I believe that the proper approach is to design as much safety into products as is practical, rather than minimize it to the least level of acceptability. The switch in approach might not actually end up making significant differences in what is done, but then again it might. It would at least make the job of being the safety expert more enjoyable. I have always been convinced that an early, proactive approach to safety results in vastly superior products and systems, at a reduced cost. Putting off safety efforts until the last possible minute results in an overall program cost that is much higher than would be the case if the teams worked together throughout the design and development cycle to include as much safety as they can into the project.

What this means is that all members of the team need to work together to achieve the highest level of safety as is practical within the constraints of time, cost, practicality and the other concerns.
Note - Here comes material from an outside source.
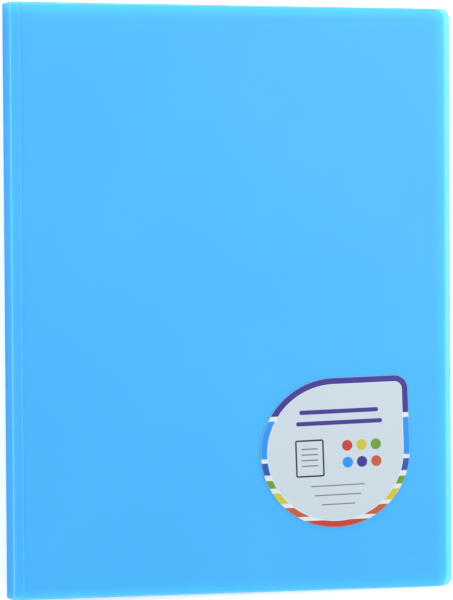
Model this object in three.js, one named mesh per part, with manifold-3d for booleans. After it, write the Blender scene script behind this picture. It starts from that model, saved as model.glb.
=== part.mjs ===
// A4 display book: a soft cover of translucent polypropylene sheet, creased into five panels,
// with twenty clear pockets whose bound edges are melted into a strip inside the spine.
// The book lies closed on its back cover. Millimetres, +Z up.
// +X runs from the spine to the fore-edge and +Y to the top of the book, where the pockets open.
// The origin is under the middle of the book, on the surface that it lies on.

import * as THREE from 'three';
import { mergeVertices } from 'three/addons/utils/BufferGeometryUtils.js';
import Module from 'manifold-3d';

const wasm = await Module();
wasm.setup();

// Cover sheet
const bookHeight = 310;
const coverWidth = 240;       // from the spine fold to the fore-edge
const bandWidth = 5.3;        // strip between the spine fold and the second crease
const spineWidth = 14;        // outside, from fold to fold
const sheet = 0.7;            // thickness of the polypropylene
const foreCorner = 5;         // radius of the two corners at the fore-edge
const spineLean = 1.5;        // how far the front fold lies beyond the back fold
const foreThickness = 5.6;    // closed book at the fore-edge
const hingeGap = 0.3;         // left between two panels where the sheet is thinned to a film
const grooveDepth = 0.35;     // of the V pressed into the outside along the second crease

// Binding strip
const seat = 0.15;            // between pieces that lie on each other
const stripBase = 0.8;
const stripMargin = 0.08;     // base beyond the first and last bead
const beadHeight = 0.6;
const beadWidth = 0.34;

// Pockets
const pocketCount = 20;
const pocketPitch = 0.6;      // along the spine
const pocketWidth = 231;
const pocketHeight = 304;
const pocketFoot = 2.6;       // bottom of the pockets above the bottom of the cover
const film = 0.05;
const pocketSlit = 0.03;      // between the two films of an empty pocket
const hingeStart = 0.35;      // from the bead to the films
const pocketCorner = 3;
const mouthStep = 2;          // the front film ends this far below the rear one
const mouthRelief = 6;        // corner cut off the front film beside the binding
const foreClear = 0.25;       // between the covers and the outermost pockets at the fore-edge

// Label
const labelAcross = 41;       // half of the label's width
const labelUp = 39.8;         // half of its height
const labelCorner = 7.5;      // radius of its one square corner
const labelSheet = 0.1;
const labelFromFore = 65.5;   // centre of the label from the fore-edge
const labelFromFoot = 73.1;   // centre of the label from the bottom of the cover
const labelTurn = 1.75;       // degrees, anticlockwise seen from above

const arcSteps = 8;
const labelSteps = 30;
const degree = Math.PI / 180;

// Angles of the closed book, from +X towards +Z.
const spineAngle = Math.acos(spineLean / spineWidth);
const spineRise = spineWidth * Math.sin(spineAngle);
const coverSlope = Math.asin((spineRise - foreThickness) / coverWidth);
const bookWidth = spineLean + coverWidth * Math.cos(coverSlope);

const blue = (name) => new THREE.MeshStandardMaterial({ name, color: 0x58c3fd, roughness: 0.45 });
const coverBlue = blue('cover_sheet');
const stripBlue = blue('binding_strip');
const clearFilm = new THREE.MeshStandardMaterial({
  name: 'pocket_film', color: 0xe6eef2, roughness: 0.25,
});
const labelPaper = new THREE.MeshStandardMaterial({
  name: 'label', color: 0xd2e1eb, roughness: 0.35,
});

function named(name, geometry, material) {
  const mesh = new THREE.Mesh(geometry, material);
  mesh.name = name;
  return mesh;
}

// A group whose X axis points along an angle measured from its parent's +X towards +Z.
function turned(name, x, z, angle) {
  const group = new THREE.Group();
  group.name = name;
  group.position.set(x, 0, z);
  group.rotation.y = -angle;
  return group;
}

// A cross-section in X and Z, drawn out along the height of the book and centred on it.
function drawnOut(points, length) {
  const section = new THREE.Shape(points.map(([x, z]) => new THREE.Vector2(x, z)));
  const geometry = new THREE.ExtrudeGeometry(section, { depth: length, bevelEnabled: false });
  return geometry.rotateX(Math.PI / 2).translate(0, length / 2, 0);
}

// A flat plate from an outline in X and Y, from height z up.
function plate(outline, thickness, z, steps = arcSteps) {
  const settings = { depth: thickness, bevelEnabled: false, curveSegments: steps };
  return new THREE.ExtrudeGeometry(outline, settings).translate(0, 0, z);
}

function solid(geometry) {
  const bare = geometry.clone();
  bare.deleteAttribute('normal');
  bare.deleteAttribute('uv');
  const merged = mergeVertices(bare);
  return new wasm.Manifold(new wasm.Mesh({
    numProp: 3,
    vertProperties: new Float32Array(merged.attributes.position.array),
    triVerts: new Uint32Array(merged.index.array),
  }));
}

function shared(first, second) {
  const mesh = solid(first).intersect(solid(second)).getMesh();
  const geometry = new THREE.BufferGeometry();
  geometry.setAttribute('position', new THREE.BufferAttribute(mesh.vertProperties, 3));
  geometry.setIndex(new THREE.BufferAttribute(mesh.triVerts, 1));
  geometry.computeVertexNormals();
  return geometry;
}

// The edges of a panel as [x, z] points from its outer face, at z = 0, to its inner face.
// x is counted from the hinge line into the panel.
const freeEdge = () => [[0, 0], [0, -sheet]];

// Mitred, so that two panels meet when the sheet is turned inwards by this angle.
function foldEdge(turn) {
  const outer = hingeGap / 2 / Math.cos(turn / 2);
  return [[outer, 0], [outer + sheet * Math.tan(turn / 2), -sheet]];
}

// Square below, with half of the V groove above.
function creaseEdge() {
  const wall = hingeGap / 2;
  return [[wall + grooveDepth, 0], [wall, -grooveDepth], [wall, -sheet]];
}

// One panel of the cover sheet, from x = 0 to its width, inner side at -Z.
function panelSection(width, startEdge, endEdge) {
  const end = endEdge.map(([x, z]) => [width - x, z]);
  return [...startEdge, ...end.reverse()];
}

// Outline of a cover panel whose two corners at the end x = far are rounded.
function coverOutline(far, near) {
  const side = Math.sign(far - near);
  const half = bookHeight / 2;
  const inset = far - side * foreCorner;
  const outline = new THREE.Shape();
  outline.moveTo(near, -half);
  outline.lineTo(inset, -half);
  const centre = half - foreCorner;
  if (side > 0) {
    outline.absarc(inset, -centre, foreCorner, -Math.PI / 2, 0, false);
    outline.absarc(inset, centre, foreCorner, 0, Math.PI / 2, false);
  } else {
    outline.absarc(inset, -centre, foreCorner, -Math.PI / 2, -Math.PI, true);
    outline.absarc(inset, centre, foreCorner, Math.PI, Math.PI / 2, true);
  }
  outline.lineTo(near, half);
  outline.closePath();
  return outline;
}

function coverPanel(section, far, near) {
  const blank = plate(coverOutline(far, near), 3 * sheet, -2 * sheet);
  return shared(drawnOut(section, bookHeight), blank);
}

// Base with one round-topped bead for each pocket, inner side at -Z.
function stripGeometry() {
  const stack = (pocketCount - 1) * pocketPitch;
  const halfBase = stack / 2 + beadWidth / 2 + stripMargin;
  const crown = beadWidth / 2;
  const root = -stripBase;
  const points = [[-halfBase, 0], [-halfBase, root]];
  for (let i = 0; i < pocketCount; i += 1) {
    const middle = i * pocketPitch - stack / 2;
    points.push([middle - crown, root]);
    for (let step = 0; step <= arcSteps; step += 1) {
      const around = Math.PI * step / arcSteps;
      const x = middle - crown * Math.cos(around);
      points.push([x, root - beadHeight + crown - crown * Math.sin(around)]);
    }
    points.push([middle + crown, root]);
  }
  points.push([halfBase, root], [halfBase, 0]);
  return drawnOut(points.reverse(), pocketHeight);
}

// One film of a pocket. The corner beside the binding may be cut off at the mouth.
function filmOutline(top, relief) {
  const foot = -bookHeight / 2 + pocketFoot;
  const near = hingeStart;
  const far = hingeStart + pocketWidth;
  const outline = new THREE.Shape();
  outline.moveTo(near, foot);
  outline.lineTo(far - pocketCorner, foot);
  outline.absarc(far - pocketCorner, foot + pocketCorner, pocketCorner, -Math.PI / 2, 0, false);
  outline.absarc(far - pocketCorner, top - pocketCorner, pocketCorner, 0, Math.PI / 2, false);
  if (relief > 0) {
    outline.lineTo(near + relief, top);
    outline.lineTo(near, top - relief);
  } else {
    outline.lineTo(near, top);
  }
  outline.closePath();
  return outline;
}

// A disc, a little wider than tall, with one corner filled out to a rounded square.
function labelOutline() {
  const outline = new THREE.Shape();
  outline.moveTo(0, labelUp);
  outline.absellipse(0, 0, labelAcross, labelUp, Math.PI / 2, 2 * Math.PI, false, 0);
  const cornerX = labelAcross - labelCorner;
  const cornerY = labelUp - labelCorner;
  outline.absarc(cornerX, cornerY, labelCorner, 0, Math.PI / 2, false);
  outline.closePath();
  return outline;
}

// Where a pocket stands in the closed stack, counted from the front cover.
function pocketPlace(index) {
  const up = spineWidth / 2 + ((pocketCount - 1) / 2 - index) * pocketPitch;
  const inward = sheet + seat + stripBase + beadHeight;
  const height = up * Math.sin(spineAngle) - inward * Math.cos(spineAngle);
  const across = up * Math.cos(spineAngle) + inward * Math.sin(spineAngle);
  const coverInside = spineRise - sheet / Math.cos(coverSlope)
    - (across + pocketWidth - spineLean) * Math.tan(coverSlope);
  const thick = film + pocketSlit / 2;
  const highest = coverInside - foreClear - thick;
  const lowest = sheet + foreClear + thick;
  const share = index / (pocketCount - 1);
  const foreHeight = highest + (lowest - highest) * share;
  const angle = Math.asin((foreHeight - height) / (hingeStart + pocketWidth));
  return { up, inward, angle };
}

function pocket(index) {
  const number = String(index + 1).padStart(2, '0');
  const place = pocketPlace(index);
  const group = turned(`pocket_${number}_hinge`, place.up, -place.inward, place.angle - spineAngle);
  const top = -bookHeight / 2 + pocketFoot + pocketHeight;
  const front = plate(filmOutline(top - mouthStep, mouthRelief), film, pocketSlit / 2);
  const rear = plate(filmOutline(top, 0), film, -pocketSlit / 2 - film);
  group.add(named(`pocket_${number}_front_film`, front, clearFilm));
  group.add(named(`pocket_${number}_rear_film`, rear, clearFilm));
  return group;
}

function frontCover() {
  const group = turned('front_crease', bandWidth, 0, 0);
  const width = coverWidth - bandWidth;
  const section = panelSection(width, creaseEdge(), freeEdge());
  group.add(named('front_cover', coverPanel(section, width, 0), coverBlue));
  const paper = plate(labelOutline(), labelSheet, seat, labelSteps);
  const label = named('label_sticker', paper, labelPaper);
  label.position.set(width - labelFromFore, -bookHeight / 2 + labelFromFoot, 0);
  label.rotation.z = labelTurn * degree;
  group.add(label);
  return group;
}

function frontBand() {
  const turn = spineAngle + coverSlope;
  const group = turned('front_fold', spineWidth, 0, -turn);
  const section = panelSection(bandWidth, foldEdge(turn), creaseEdge());
  group.add(named('front_hinge_band', drawnOut(section, bookHeight), coverBlue));
  group.add(frontCover());
  return group;
}

function spine() {
  const group = turned('back_fold', bandWidth, 0, spineAngle - Math.PI);
  const backTurn = Math.PI - spineAngle;
  const frontTurn = spineAngle + coverSlope;
  const section = panelSection(spineWidth, foldEdge(backTurn), foldEdge(frontTurn));
  group.add(named('spine_panel', drawnOut(section, bookHeight), coverBlue));
  const strip = named('binding_strip', stripGeometry(), stripBlue);
  const middle = -bookHeight / 2 + pocketFoot + pocketHeight / 2;
  strip.position.set(spineWidth / 2, middle, -sheet - seat);
  group.add(strip);
  for (let i = 0; i < pocketCount; i += 1) {
    group.add(pocket(i));
  }
  group.add(frontBand());
  return group;
}

function backBand() {
  const group = turned('back_crease', coverWidth - bandWidth, 0, 0);
  const section = panelSection(bandWidth, creaseEdge(), foldEdge(Math.PI - spineAngle));
  group.add(named('back_hinge_band', drawnOut(section, bookHeight), coverBlue));
  group.add(spine());
  return group;
}

// The sheet is followed from the back cover's fore-edge round the spine to the front cover's.
function displayBook() {
  const book = new THREE.Group();
  book.name = 'display_book';
  const cover = turned('back_cover_frame', coverWidth - bookWidth / 2, 0, Math.PI);
  const width = coverWidth - bandWidth;
  const section = panelSection(width, freeEdge(), creaseEdge());
  cover.add(named('back_cover', coverPanel(section, 0, width), coverBlue));
  cover.add(backBand());
  book.add(cover);
  return book;
}

export default displayBook();
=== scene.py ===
"""A4 display book: a soft cover of translucent blue polypropylene, creased round a flat spine, with twenty
clear pockets melted into a binding strip and a round paper label. It lies closed on a white table."""
import math

import bpy
import numpy as np
from mathutils import Euler, Matrix, Vector


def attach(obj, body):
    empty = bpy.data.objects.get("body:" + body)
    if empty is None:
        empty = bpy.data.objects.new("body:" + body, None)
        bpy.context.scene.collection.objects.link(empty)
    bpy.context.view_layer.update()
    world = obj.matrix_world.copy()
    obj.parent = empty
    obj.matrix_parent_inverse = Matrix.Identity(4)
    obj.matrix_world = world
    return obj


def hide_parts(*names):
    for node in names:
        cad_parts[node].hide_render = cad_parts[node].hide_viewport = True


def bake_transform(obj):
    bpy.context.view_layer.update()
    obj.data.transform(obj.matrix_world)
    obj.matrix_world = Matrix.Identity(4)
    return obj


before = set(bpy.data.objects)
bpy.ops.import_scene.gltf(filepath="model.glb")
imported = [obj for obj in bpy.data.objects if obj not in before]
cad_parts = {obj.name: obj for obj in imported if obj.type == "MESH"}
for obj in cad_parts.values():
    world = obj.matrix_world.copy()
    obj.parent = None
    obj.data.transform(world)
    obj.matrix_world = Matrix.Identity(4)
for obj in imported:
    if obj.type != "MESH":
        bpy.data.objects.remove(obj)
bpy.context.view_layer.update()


# Table, light and camera
# The book was photographed from above and a little from its spine side, on plain white under soft light
# that comes from the top right and, weaker, from the left. The camera was fitted to its corners and creases.
MM = 0.001


def table_top():
    """A flat square just under the book, in metres."""
    half, under = 6.0, -0.00012
    corners = [(-half, -half, under), (half, -half, under), (half, half, under), (-half, half, under)]
    mesh = bpy.data.meshes.new("table_top")
    mesh.from_pydata(corners, [], [(0, 1, 2, 3)])
    top = bpy.data.objects.new("table_top", mesh)
    bpy.context.scene.collection.objects.link(top)
    white = bpy.data.materials.new("table_white")
    white.use_nodes = True
    shader = white.node_tree.nodes["Principled BSDF"]
    shader.inputs["Base Color"].default_value = (0.97, 0.97, 0.97, 1)
    shader.inputs["Roughness"].default_value = 0.9
    shader.inputs["Specular IOR Level"].default_value = 0.1
    mesh.materials.append(white)


def soft_light(name, place, side, power):
    """A square lamp that looks at the middle of the book. Metres and watts."""
    lamp = bpy.data.lights.new(name, "AREA")
    lamp.shape, lamp.size, lamp.size_y = "RECTANGLE", side, side
    lamp.energy = power
    held = bpy.data.objects.new(name, lamp)
    held.location = place
    held.rotation_euler = (-Vector(place)).to_track_quat("-Z", "Y").to_euler()
    bpy.context.scene.collection.objects.link(held)


table_top()
soft_light("key_light", place=(0.8, 0.5, 1.25), side=1.0, power=24)
soft_light("fill_light", place=(-1.2, 0.35, 0.9), side=1.4, power=12)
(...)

The safety expert needs to be in the role of consultant and expert resource rather than rule maker and policeman. I believe that this change in point of view is a critical aspect of the required cultural change.
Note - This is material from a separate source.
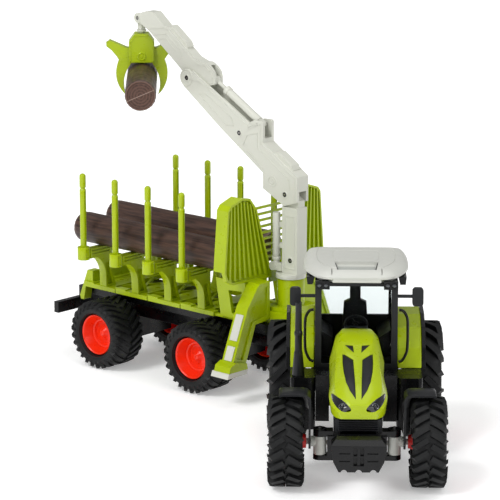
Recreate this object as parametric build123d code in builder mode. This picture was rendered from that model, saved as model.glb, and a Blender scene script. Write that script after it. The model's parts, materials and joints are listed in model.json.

I also believe that the required change is bigger than just what is required for safety. The cultural change I’m talking about is related to the problems identified in Bowling for Columbine. I am not convinced that the difference between Canada and the United States is fear; I think it’s more closely related to the problems that we see in the safety culture within American industry. I think Americans have developed a feeling of separateness rather than of unity. We habitually interact in a way that pushes against others rather than embraces them. It isn’t so much fear that causes these pressures, but a feeling that our responsibility is to do the least that we can, and that we are to be as self-sufficient as we can. Allowing others to assist us is seen as a sign of weakness and failure rather than as a celebration of our unity and the diversity of people’s abilities and knowledge.

I think that a change in the safety culture is a wonderful idea, but it will only happen if it is somehow embedded within a larger change in the culture of society as a whole. Somehow we need to find ways to understand that we are all better off pulling together, rather than continually fighting for our share of the pie. I have no idea how to approach changing the culture of the world to allow this point of view to prevail. If we can make small pockets of change in the part of the world we inhabit (our safety jobs), maybe it will spread — and in the end, problems such as those experienced at Columbine, 911, Iraq, and other places will fade away.

I don’t know how to change the entire world, but I do know how to make changes in the little part of the world that I live in. Maybe that is enough.